### What is needed
Return exactly the lines that run from the beginning through the line containing "deck_t = 30; // [24:1:36]", both included, and no others.

### Provided material

+++

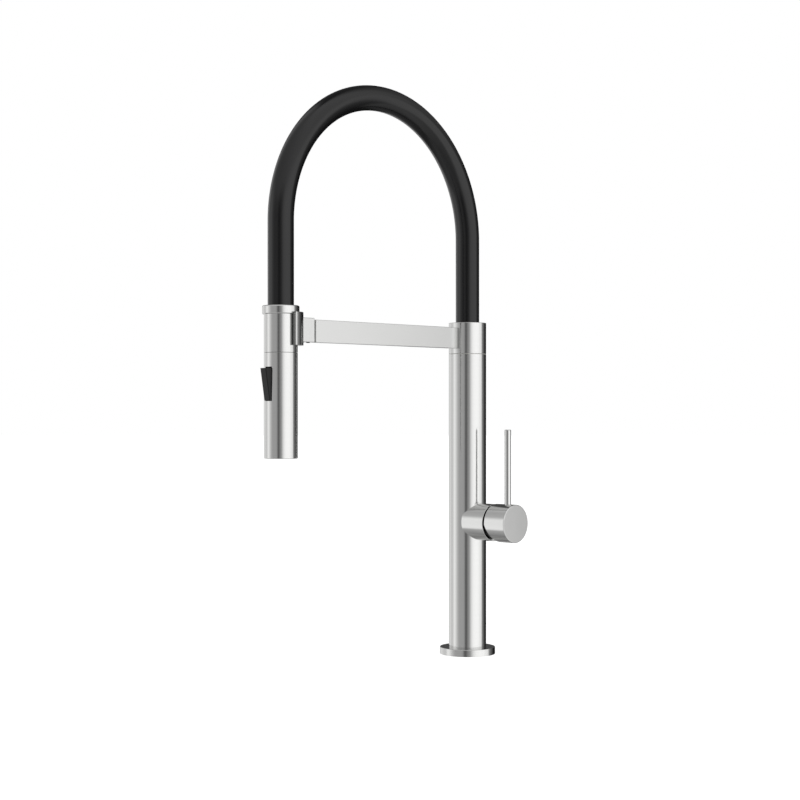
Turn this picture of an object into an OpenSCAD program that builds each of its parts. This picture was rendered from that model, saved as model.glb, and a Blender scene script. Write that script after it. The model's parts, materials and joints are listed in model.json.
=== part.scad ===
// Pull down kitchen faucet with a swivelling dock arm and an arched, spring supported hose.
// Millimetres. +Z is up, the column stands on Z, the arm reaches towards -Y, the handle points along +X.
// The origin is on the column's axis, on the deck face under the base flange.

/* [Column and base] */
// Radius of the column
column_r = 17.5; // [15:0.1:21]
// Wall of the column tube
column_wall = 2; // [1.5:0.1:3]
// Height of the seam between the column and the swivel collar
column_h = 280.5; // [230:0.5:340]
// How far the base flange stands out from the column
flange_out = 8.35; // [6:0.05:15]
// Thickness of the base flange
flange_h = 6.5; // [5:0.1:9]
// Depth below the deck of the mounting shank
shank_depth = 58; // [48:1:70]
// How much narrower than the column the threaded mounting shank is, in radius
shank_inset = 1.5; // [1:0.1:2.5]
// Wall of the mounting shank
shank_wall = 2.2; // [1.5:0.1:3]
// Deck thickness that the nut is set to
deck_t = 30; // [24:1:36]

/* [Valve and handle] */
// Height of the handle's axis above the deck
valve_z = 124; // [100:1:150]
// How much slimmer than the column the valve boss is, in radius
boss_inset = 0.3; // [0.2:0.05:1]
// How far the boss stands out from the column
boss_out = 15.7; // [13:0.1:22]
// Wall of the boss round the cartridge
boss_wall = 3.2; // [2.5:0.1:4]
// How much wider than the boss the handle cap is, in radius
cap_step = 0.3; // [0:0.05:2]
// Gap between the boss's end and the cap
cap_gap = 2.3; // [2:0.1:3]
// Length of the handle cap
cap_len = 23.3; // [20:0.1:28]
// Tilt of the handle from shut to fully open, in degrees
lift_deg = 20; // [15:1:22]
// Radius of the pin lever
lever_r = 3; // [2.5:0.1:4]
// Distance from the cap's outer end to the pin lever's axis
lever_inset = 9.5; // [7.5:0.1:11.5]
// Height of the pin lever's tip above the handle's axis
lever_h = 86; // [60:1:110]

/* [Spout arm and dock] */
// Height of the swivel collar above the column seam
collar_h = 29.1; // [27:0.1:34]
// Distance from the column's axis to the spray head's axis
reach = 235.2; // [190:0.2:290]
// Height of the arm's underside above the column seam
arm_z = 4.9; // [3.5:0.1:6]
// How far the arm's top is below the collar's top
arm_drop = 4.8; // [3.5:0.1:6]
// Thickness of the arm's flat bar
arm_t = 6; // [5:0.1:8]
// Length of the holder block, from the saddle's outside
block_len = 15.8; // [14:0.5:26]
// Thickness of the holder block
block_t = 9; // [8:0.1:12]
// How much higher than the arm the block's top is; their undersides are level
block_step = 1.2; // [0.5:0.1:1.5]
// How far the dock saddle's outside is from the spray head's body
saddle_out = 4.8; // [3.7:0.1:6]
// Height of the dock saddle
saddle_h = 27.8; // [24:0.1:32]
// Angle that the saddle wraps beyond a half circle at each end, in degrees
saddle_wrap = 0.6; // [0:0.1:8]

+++

### Exercise solution
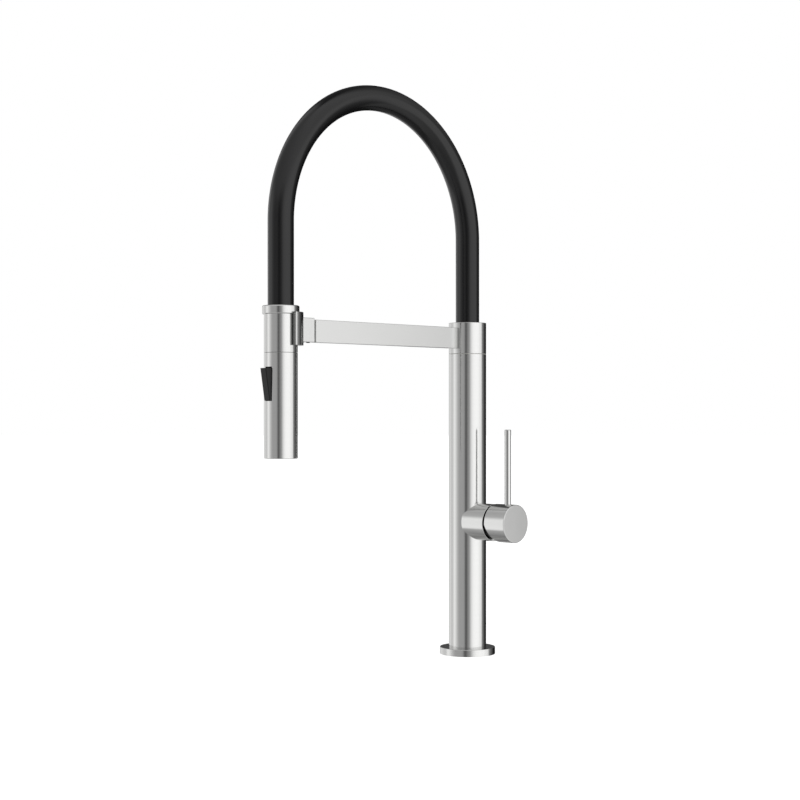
Turn this picture of an object into an OpenSCAD program that builds each of its parts. This picture was rendered from that model, saved as model.glb, and a Blender scene script. Write that script after it. The model's parts, materials and joints are listed in model.json.
=== part.scad ===
// Pull down kitchen faucet with a swivelling dock arm and an arched, spring supported hose.
// Millimetres. +Z is up, the column stands on Z, the arm reaches towards -Y, the handle points along +X.
// The origin is on the column's axis, on the deck face under the base flange.

/* [Column and base] */
// Radius of the column
column_r = 17.5; // [15:0.1:21]
// Wall of the column tube
column_wall = 2; // [1.5:0.1:3]
// Height of the seam between the column and the swivel collar
column_h = 280.5; // [230:0.5:340]
// How far the base flange stands out from the column
flange_out = 8.35; // [6:0.05:15]
// Thickness of the base flange
flange_h = 6.5; // [5:0.1:9]
// Depth below the deck of the mounting shank
shank_depth = 58; // [48:1:70]
// How much narrower than the column the threaded mounting shank is, in radius
shank_inset = 1.5; // [1:0.1:2.5]
// Wall of the mounting shank
shank_wall = 2.2; // [1.5:0.1:3]
// Deck thickness that the nut is set to
deck_t = 30; // [24:1:36]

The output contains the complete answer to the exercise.